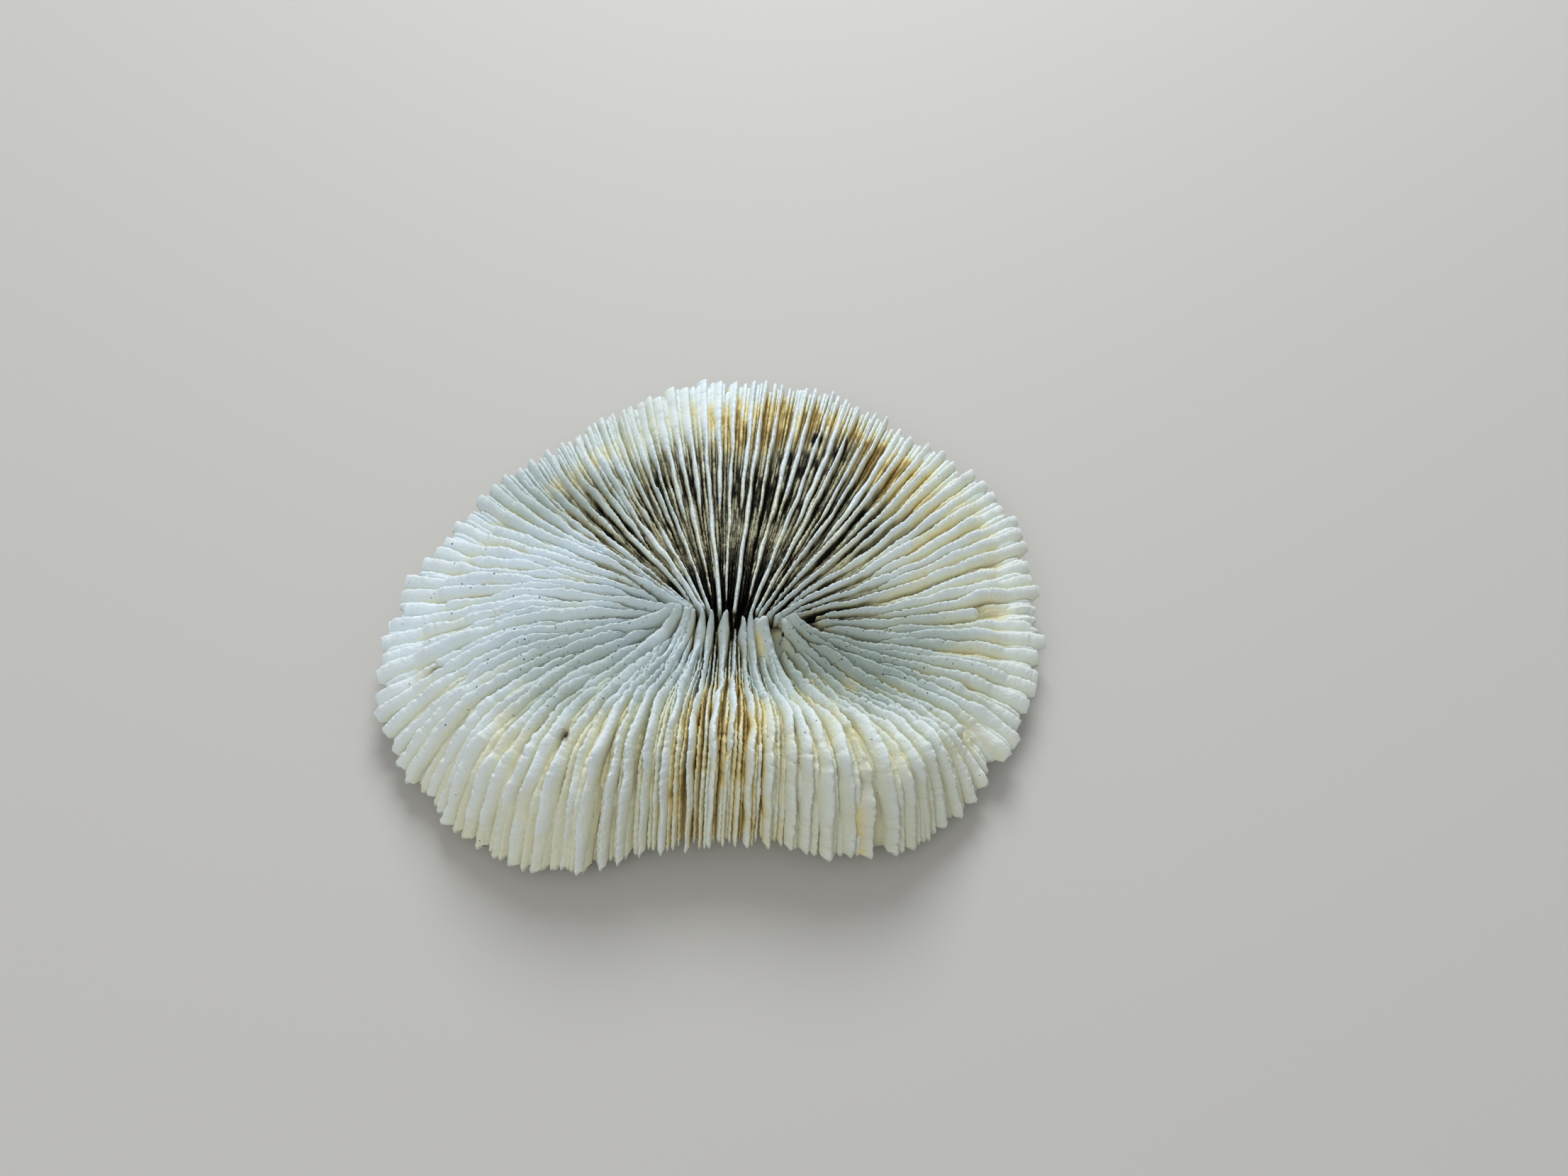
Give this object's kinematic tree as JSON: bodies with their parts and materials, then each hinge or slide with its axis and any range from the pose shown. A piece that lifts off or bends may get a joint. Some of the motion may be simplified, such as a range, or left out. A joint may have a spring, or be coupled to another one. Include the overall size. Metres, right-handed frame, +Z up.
{
  "type": "mushroom coral skeleton",
  "caption": "Single disc-shaped coral skeleton: a low bumpy dome of upright radiating plates round a slit mouth, with a flat resting ring beneath.",
  "frame": {"origin": "centre of the bounding box, on the ground it rests on", "axes": "+Z up from the ground through the domed side, +X along the mouth's slit, -Y towards the short steep side"},
  "size_m": [0.139, 0.1318, 0.0264],
  "materials": {
    "coral_stone": "matt chalky white, cream to straw at the rim"
  },
  "bodies": {
    "root": {"coral_skeleton": "coral_stone"}
  },
  "joints": []
}
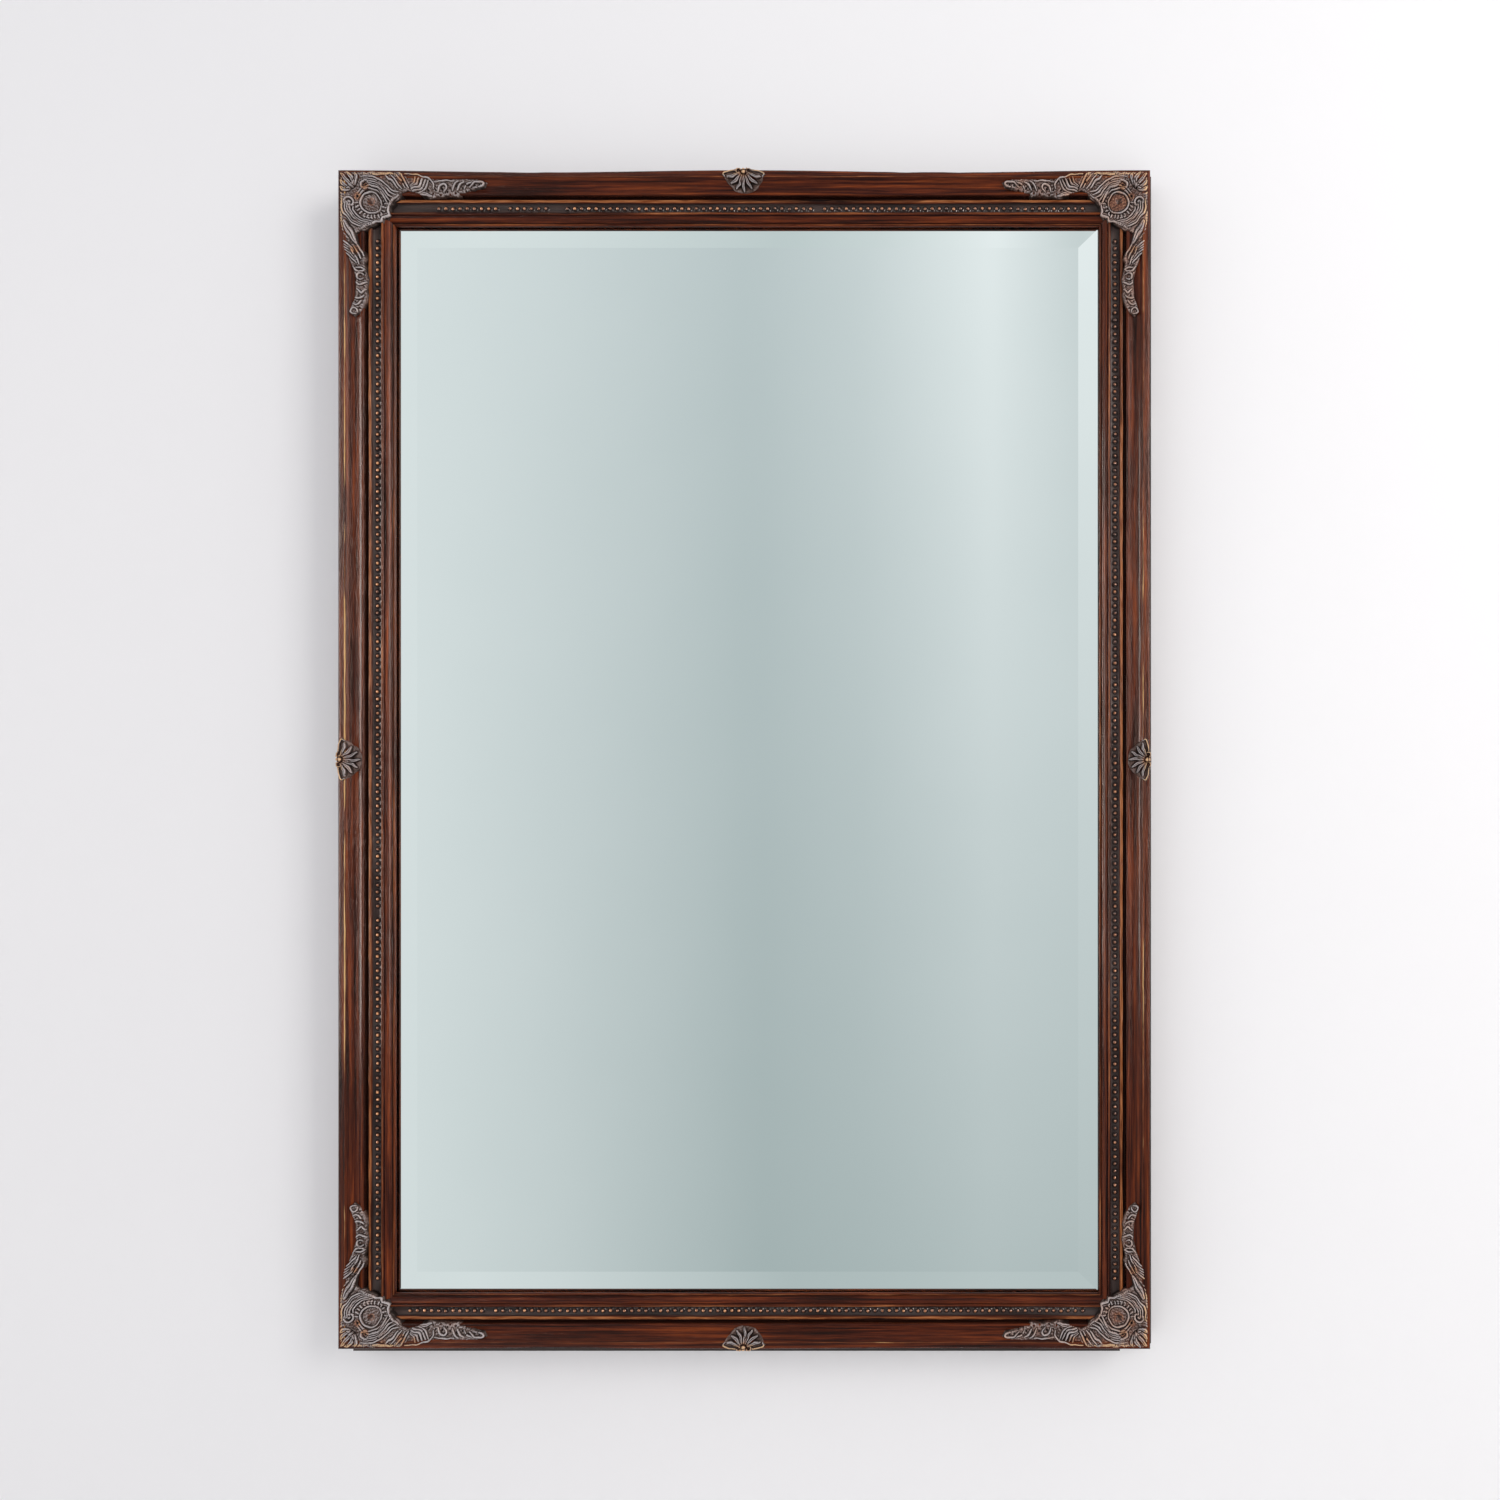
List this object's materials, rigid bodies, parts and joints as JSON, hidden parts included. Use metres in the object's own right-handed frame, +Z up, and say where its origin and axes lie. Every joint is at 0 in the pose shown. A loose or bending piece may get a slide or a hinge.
──────
→ **Your goal**: Each line of the listing should be echoed back exactly.

→ **Response for this exercise**:
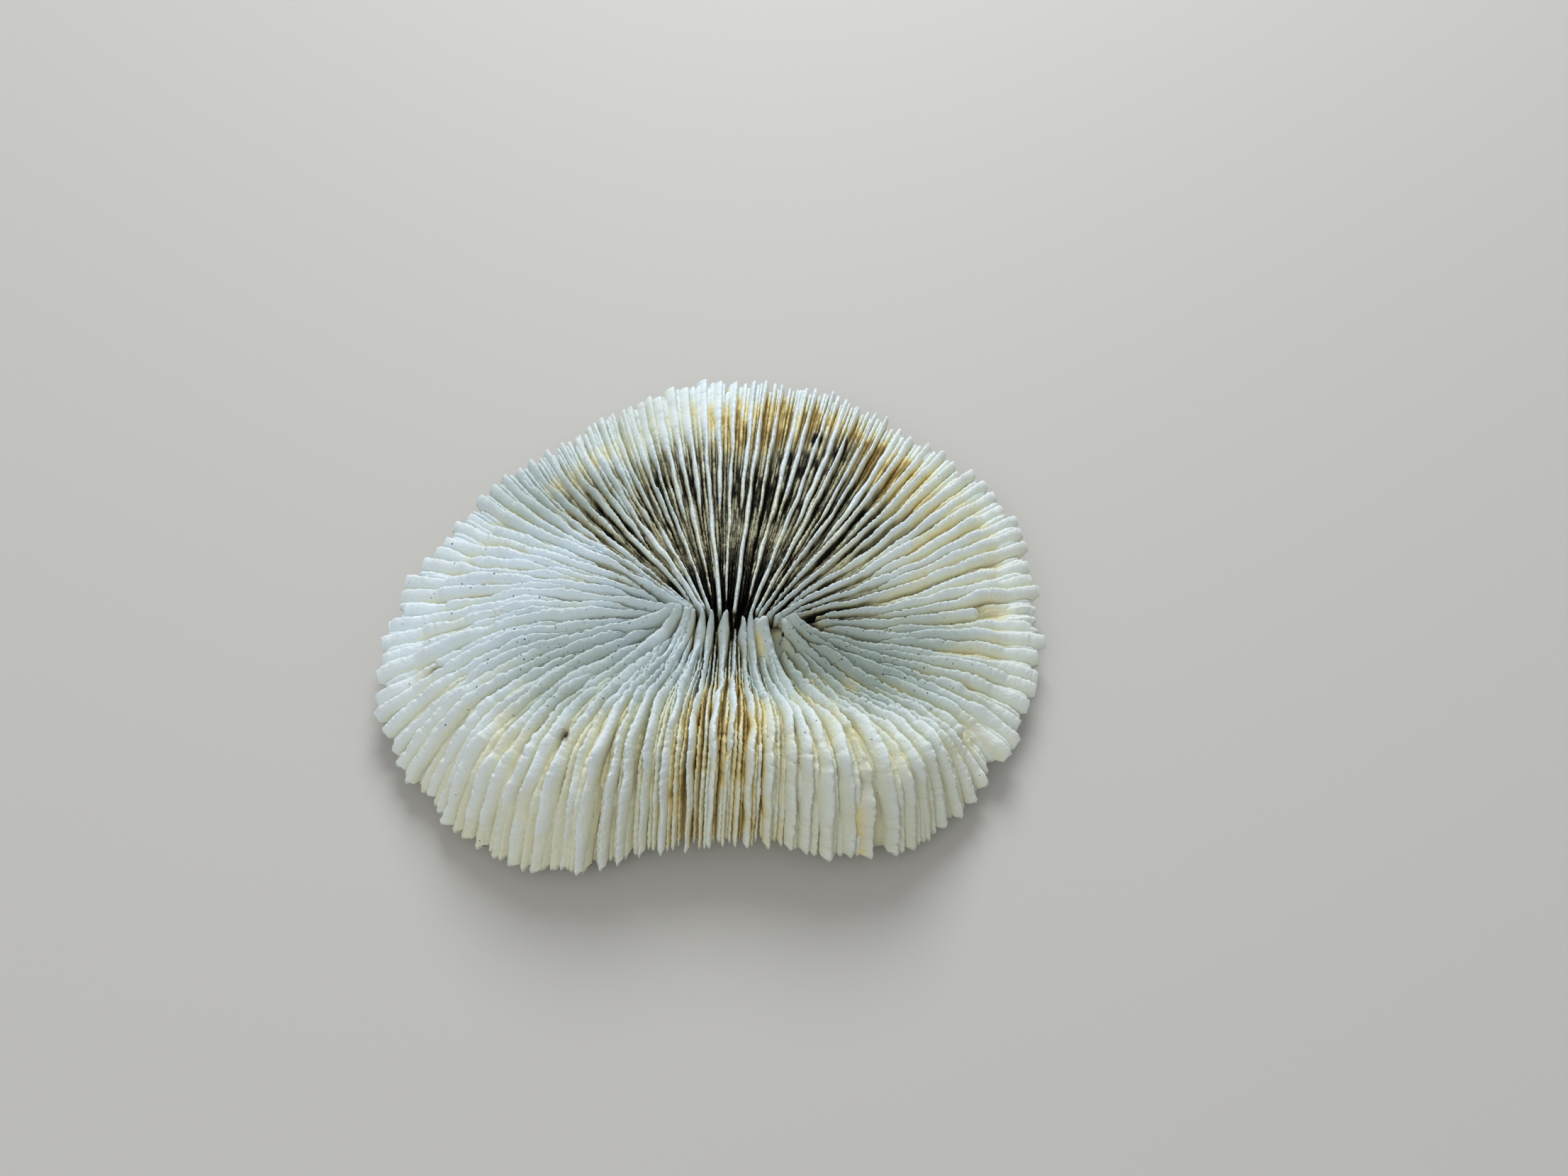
Give this object's kinematic tree as JSON: bodies with their parts and materials, then each hinge or slide with its axis and any range from the pose shown. A piece that lifts off or bends may get a joint. Some of the motion may be simplified, such as a range, or left out. A joint may have a spring, or be coupled to another one. Include the overall size. Metres, right-handed frame, +Z up.
{
  "type": "mushroom coral skeleton",
  "caption": "Single disc-shaped coral skeleton: a low bumpy dome of upright radiating plates round a slit mouth, with a flat resting ring beneath.",
  "frame": {"origin": "centre of the bounding box, on the ground it rests on", "axes": "+Z up from the ground through the domed side, +X along the mouth's slit, -Y towards the short steep side"},
  "size_m": [0.139, 0.1318, 0.0264],
  "materials": {
    "coral_stone": "matt chalky white, cream to straw at the rim"
  },
  "bodies": {
    "root": {"coral_skeleton": "coral_stone"}
  },
  "joints": []
}
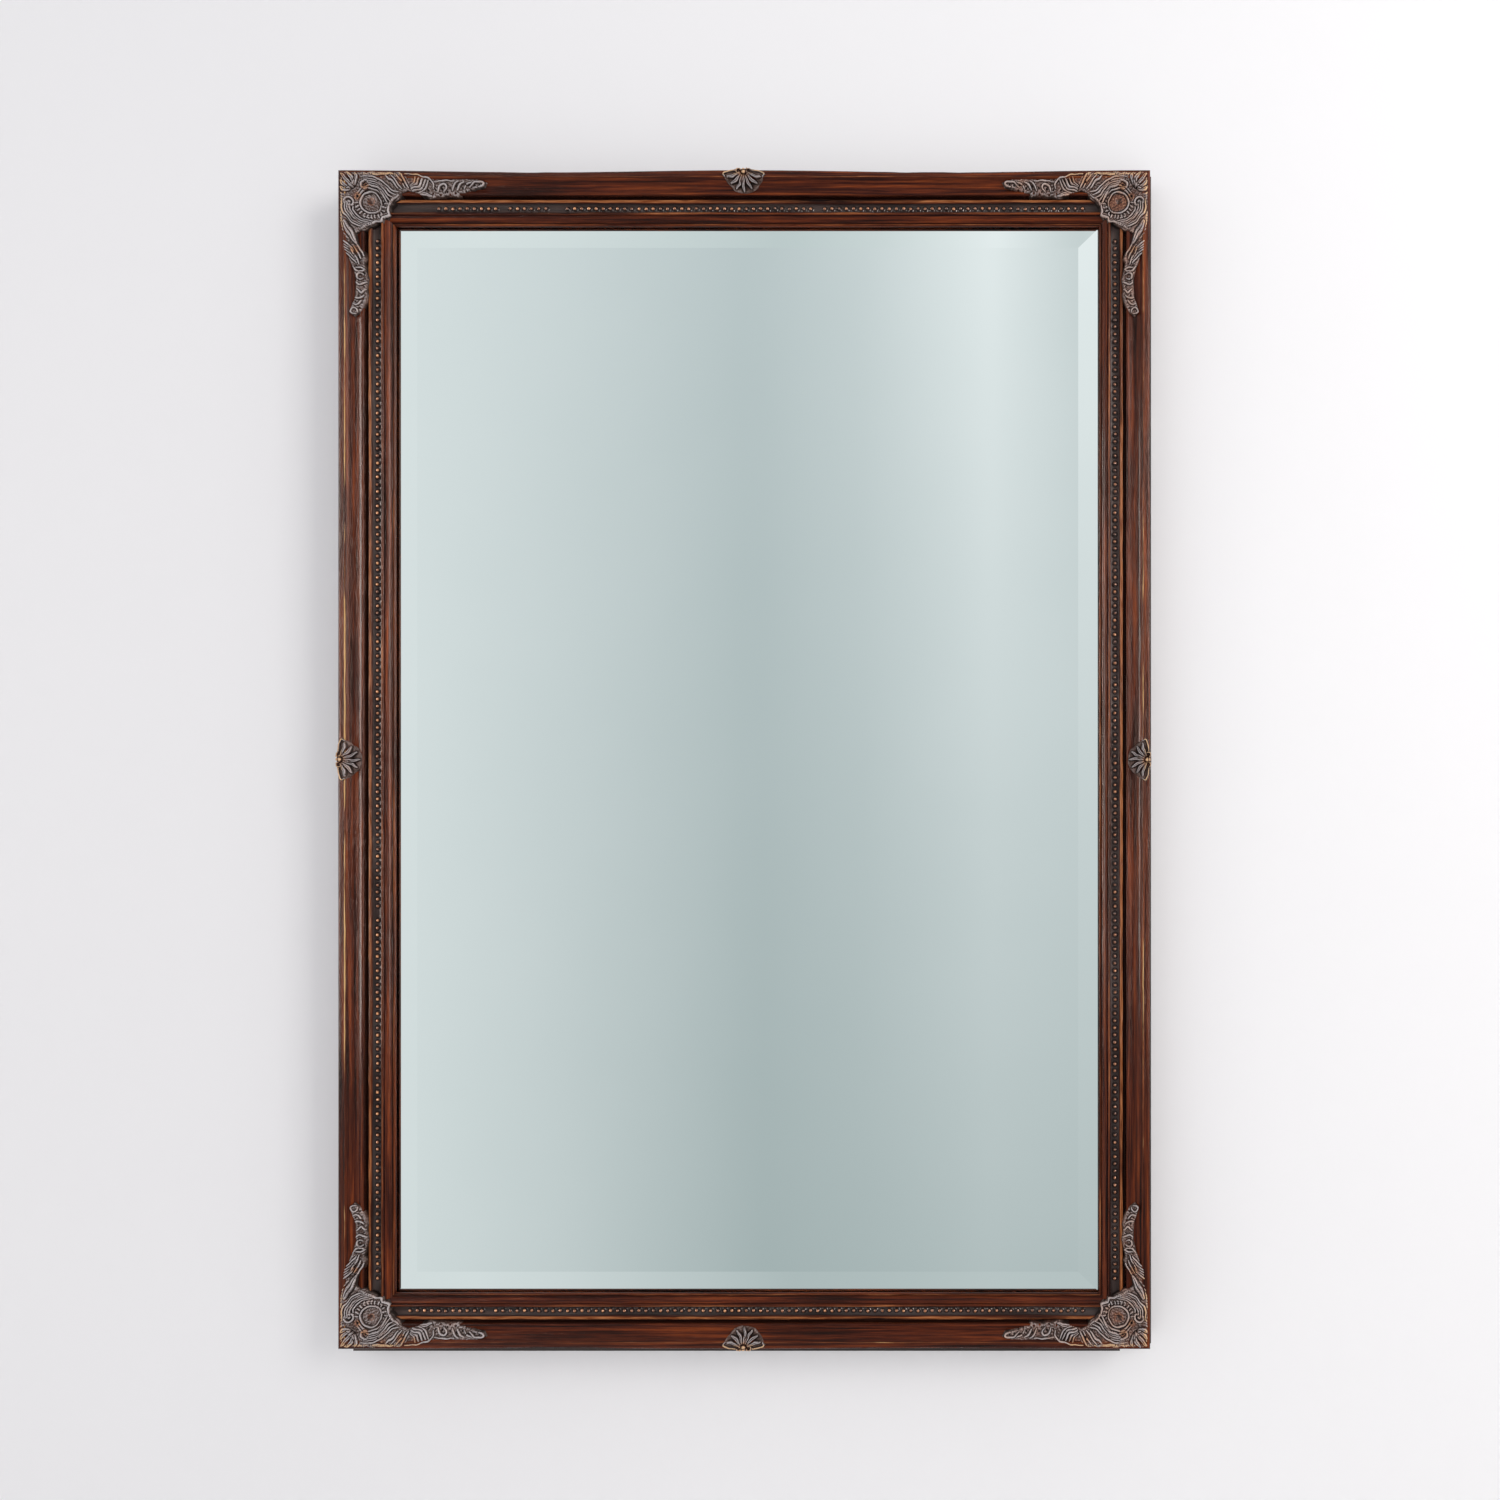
List this object's materials, rigid bodies, parts and joints as JSON, hidden parts included. Use metres in the object's own right-handed frame, +Z up, and say where its origin and axes lie. Every joint is at 0 in the pose shown. A loose or bending piece may get a slide or a hinge.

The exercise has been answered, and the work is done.